▸ DATA SHOWN:

-- -- --

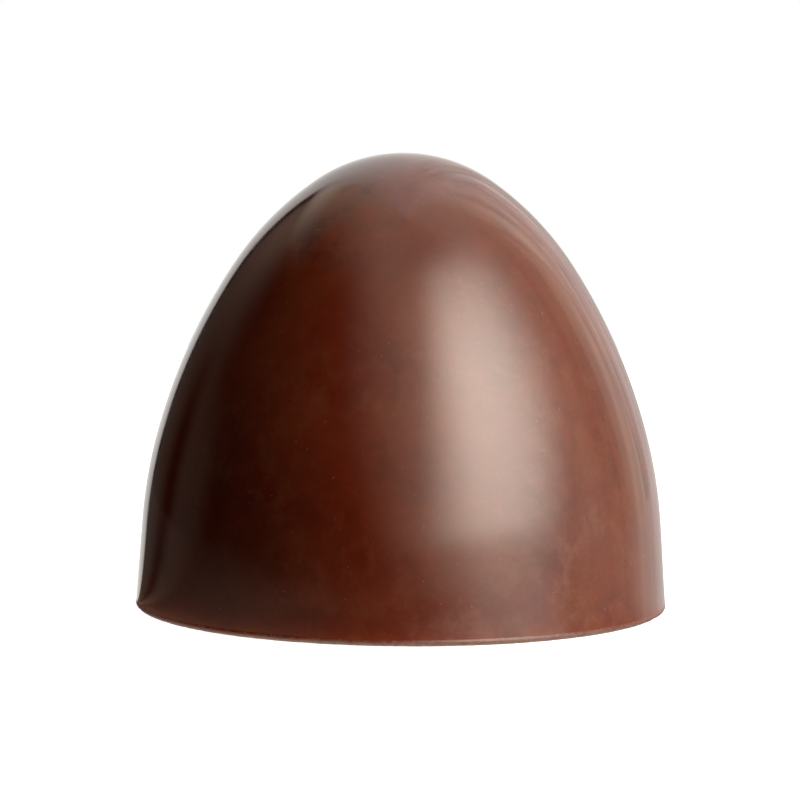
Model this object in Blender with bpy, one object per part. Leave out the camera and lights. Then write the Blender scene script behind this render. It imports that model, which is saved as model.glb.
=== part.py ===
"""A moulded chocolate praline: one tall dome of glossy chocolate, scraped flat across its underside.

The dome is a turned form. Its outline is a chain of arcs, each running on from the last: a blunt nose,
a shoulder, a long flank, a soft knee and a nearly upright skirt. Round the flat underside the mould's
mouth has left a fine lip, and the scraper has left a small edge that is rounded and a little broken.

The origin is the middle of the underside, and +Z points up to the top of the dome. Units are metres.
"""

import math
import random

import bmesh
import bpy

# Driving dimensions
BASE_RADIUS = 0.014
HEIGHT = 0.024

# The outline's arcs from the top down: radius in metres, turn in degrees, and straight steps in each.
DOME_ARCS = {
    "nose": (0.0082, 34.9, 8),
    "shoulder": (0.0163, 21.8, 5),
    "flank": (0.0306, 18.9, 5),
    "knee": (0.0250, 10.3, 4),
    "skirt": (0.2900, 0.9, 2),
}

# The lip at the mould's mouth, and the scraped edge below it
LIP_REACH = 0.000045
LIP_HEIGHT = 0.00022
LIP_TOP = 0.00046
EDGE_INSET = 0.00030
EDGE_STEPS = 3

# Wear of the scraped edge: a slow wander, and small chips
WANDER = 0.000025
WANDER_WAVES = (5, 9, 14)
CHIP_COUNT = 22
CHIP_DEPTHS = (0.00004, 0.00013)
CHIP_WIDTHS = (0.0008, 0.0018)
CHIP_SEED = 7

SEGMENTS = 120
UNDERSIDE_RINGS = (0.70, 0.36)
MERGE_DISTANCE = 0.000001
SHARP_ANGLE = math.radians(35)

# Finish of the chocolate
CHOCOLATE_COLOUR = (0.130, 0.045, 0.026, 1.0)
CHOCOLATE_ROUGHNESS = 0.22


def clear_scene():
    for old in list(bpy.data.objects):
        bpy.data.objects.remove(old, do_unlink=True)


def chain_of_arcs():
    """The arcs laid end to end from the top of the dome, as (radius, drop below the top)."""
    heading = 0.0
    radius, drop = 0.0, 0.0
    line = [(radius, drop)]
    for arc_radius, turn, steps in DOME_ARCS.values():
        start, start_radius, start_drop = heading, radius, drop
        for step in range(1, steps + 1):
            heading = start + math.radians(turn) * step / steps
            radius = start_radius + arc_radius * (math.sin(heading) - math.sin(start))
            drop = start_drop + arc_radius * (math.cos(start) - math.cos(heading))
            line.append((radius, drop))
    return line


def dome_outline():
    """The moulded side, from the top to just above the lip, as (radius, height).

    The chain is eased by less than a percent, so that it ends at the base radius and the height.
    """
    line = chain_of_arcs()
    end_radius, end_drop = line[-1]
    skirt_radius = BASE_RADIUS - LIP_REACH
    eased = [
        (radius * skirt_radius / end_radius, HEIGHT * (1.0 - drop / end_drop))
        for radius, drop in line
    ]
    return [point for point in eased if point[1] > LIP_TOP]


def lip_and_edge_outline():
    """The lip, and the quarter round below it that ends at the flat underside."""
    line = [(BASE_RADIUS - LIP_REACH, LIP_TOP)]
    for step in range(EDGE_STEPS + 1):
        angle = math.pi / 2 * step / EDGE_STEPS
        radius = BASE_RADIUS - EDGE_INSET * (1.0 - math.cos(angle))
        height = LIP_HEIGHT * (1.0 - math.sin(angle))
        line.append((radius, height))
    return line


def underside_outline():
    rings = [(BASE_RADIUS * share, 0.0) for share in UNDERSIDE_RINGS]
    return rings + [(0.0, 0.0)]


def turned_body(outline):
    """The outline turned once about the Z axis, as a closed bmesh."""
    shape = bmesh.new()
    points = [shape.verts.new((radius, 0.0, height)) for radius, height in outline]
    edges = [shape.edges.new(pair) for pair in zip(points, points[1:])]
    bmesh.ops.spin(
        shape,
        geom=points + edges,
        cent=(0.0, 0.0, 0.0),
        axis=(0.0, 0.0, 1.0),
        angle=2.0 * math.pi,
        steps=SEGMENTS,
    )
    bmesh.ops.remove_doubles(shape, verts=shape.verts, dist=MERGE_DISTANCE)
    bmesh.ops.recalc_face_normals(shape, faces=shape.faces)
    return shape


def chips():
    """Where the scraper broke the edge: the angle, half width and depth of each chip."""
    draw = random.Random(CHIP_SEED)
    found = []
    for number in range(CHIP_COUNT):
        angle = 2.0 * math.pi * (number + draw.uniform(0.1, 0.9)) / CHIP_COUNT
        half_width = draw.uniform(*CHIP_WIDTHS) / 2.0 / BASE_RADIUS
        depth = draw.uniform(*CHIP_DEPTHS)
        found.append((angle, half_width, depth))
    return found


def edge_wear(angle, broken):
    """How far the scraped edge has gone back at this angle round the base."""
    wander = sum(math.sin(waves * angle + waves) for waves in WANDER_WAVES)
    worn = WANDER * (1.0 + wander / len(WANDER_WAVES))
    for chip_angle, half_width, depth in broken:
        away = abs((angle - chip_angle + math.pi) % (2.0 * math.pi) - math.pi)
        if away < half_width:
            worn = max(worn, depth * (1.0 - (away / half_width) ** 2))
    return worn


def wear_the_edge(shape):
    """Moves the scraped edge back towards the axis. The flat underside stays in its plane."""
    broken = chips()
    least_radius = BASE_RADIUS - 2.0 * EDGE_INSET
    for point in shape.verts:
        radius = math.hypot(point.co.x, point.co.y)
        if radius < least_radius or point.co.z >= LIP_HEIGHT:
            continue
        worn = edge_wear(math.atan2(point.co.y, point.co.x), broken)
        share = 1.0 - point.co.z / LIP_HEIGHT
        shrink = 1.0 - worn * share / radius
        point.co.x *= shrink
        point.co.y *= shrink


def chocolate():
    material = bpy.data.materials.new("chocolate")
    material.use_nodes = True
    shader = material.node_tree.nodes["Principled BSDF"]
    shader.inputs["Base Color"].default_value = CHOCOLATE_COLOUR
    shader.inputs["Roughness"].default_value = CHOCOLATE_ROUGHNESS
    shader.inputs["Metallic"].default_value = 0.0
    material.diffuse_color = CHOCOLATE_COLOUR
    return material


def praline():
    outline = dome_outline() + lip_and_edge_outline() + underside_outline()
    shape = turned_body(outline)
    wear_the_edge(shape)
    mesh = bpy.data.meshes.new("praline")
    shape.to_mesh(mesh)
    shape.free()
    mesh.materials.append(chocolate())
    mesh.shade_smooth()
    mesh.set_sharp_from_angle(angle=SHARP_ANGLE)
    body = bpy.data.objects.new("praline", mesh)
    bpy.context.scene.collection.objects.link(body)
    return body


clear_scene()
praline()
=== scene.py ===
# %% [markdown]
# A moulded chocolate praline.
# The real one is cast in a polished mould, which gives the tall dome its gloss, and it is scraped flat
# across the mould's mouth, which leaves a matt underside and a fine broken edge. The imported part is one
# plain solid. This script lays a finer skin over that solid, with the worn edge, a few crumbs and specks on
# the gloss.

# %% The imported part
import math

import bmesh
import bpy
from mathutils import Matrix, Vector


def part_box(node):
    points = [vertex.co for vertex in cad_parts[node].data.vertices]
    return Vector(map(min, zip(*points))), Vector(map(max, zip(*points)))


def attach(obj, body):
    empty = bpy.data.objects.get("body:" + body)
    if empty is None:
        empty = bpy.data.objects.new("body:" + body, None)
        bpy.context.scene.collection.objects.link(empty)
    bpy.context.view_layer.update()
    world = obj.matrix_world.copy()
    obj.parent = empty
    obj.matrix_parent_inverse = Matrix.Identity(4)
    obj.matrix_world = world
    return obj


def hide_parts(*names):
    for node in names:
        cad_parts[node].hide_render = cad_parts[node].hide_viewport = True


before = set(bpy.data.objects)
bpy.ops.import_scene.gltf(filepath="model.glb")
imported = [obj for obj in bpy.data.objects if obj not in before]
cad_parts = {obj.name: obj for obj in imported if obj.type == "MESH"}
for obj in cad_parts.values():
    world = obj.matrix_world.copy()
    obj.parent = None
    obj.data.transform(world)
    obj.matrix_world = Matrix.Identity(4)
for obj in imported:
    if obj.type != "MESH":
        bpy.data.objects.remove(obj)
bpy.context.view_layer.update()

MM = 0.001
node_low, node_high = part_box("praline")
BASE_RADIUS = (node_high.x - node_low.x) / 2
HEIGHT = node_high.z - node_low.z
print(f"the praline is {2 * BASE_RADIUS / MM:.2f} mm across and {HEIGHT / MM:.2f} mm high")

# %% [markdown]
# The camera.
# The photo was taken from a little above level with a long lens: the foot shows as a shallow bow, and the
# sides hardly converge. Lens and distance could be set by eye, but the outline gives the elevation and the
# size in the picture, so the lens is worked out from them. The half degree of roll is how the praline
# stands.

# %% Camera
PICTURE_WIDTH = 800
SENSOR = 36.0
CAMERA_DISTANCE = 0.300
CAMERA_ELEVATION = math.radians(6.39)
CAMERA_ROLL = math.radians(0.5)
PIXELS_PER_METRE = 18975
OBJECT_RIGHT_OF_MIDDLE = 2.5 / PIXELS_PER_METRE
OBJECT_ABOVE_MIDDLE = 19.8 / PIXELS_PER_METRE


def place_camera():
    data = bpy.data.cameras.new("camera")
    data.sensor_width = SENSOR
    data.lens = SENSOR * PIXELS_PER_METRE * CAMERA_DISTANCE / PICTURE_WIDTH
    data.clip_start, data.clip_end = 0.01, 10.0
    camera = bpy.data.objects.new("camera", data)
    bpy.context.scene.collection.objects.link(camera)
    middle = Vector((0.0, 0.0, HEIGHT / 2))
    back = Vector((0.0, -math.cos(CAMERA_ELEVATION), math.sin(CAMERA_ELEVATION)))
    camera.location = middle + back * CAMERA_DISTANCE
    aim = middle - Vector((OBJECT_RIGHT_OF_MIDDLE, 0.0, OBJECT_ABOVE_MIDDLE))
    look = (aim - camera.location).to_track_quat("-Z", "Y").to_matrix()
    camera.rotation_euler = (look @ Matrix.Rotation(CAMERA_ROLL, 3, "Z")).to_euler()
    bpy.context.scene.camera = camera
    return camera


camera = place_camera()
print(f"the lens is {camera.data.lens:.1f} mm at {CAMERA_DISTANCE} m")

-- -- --

▸ AIM OF THE EXERCISE:
Copy out exactly the lines from the one with "shrink = 1.0 - worn * share / radius" through the one with "before = set(bpy.data.objects)", counting both ends, and no other lines.

▸ ANSWER TO THE EXERCISE:
        shrink = 1.0 - worn * share / radius
        point.co.x *= shrink
        point.co.y *= shrink


def chocolate():
    material = bpy.data.materials.new("chocolate")
    material.use_nodes = True
    shader = material.node_tree.nodes["Principled BSDF"]
    shader.inputs["Base Color"].default_value = CHOCOLATE_COLOUR
    shader.inputs["Roughness"].default_value = CHOCOLATE_ROUGHNESS
    shader.inputs["Metallic"].default_value = 0.0
    material.diffuse_color = CHOCOLATE_COLOUR
    return material


def praline():
    outline = dome_outline() + lip_and_edge_outline() + underside_outline()
    shape = turned_body(outline)
    wear_the_edge(shape)
    mesh = bpy.data.meshes.new("praline")
    shape.to_mesh(mesh)
    shape.free()
    mesh.materials.append(chocolate())
    mesh.shade_smooth()
    mesh.set_sharp_from_angle(angle=SHARP_ANGLE)
    body = bpy.data.objects.new("praline", mesh)
    bpy.context.scene.collection.objects.link(body)
    return body


clear_scene()
praline()
=== scene.py ===
# %% [markdown]
# A moulded chocolate praline.
# The real one is cast in a polished mould, which gives the tall dome its gloss, and it is scraped flat
# across the mould's mouth, which leaves a matt underside and a fine broken edge. The imported part is one
# plain solid. This script lays a finer skin over that solid, with the worn edge, a few crumbs and specks on
# the gloss.

# %% The imported part
import math

import bmesh
import bpy
from mathutils import Matrix, Vector


def part_box(node):
    points = [vertex.co for vertex in cad_parts[node].data.vertices]
    return Vector(map(min, zip(*points))), Vector(map(max, zip(*points)))


def attach(obj, body):
    empty = bpy.data.objects.get("body:" + body)
    if empty is None:
        empty = bpy.data.objects.new("body:" + body, None)
        bpy.context.scene.collection.objects.link(empty)
    bpy.context.view_layer.update()
    world = obj.matrix_world.copy()
    obj.parent = empty
    obj.matrix_parent_inverse = Matrix.Identity(4)
    obj.matrix_world = world
    return obj


def hide_parts(*names):
    for node in names:
        cad_parts[node].hide_render = cad_parts[node].hide_viewport = True


before = set(bpy.data.objects)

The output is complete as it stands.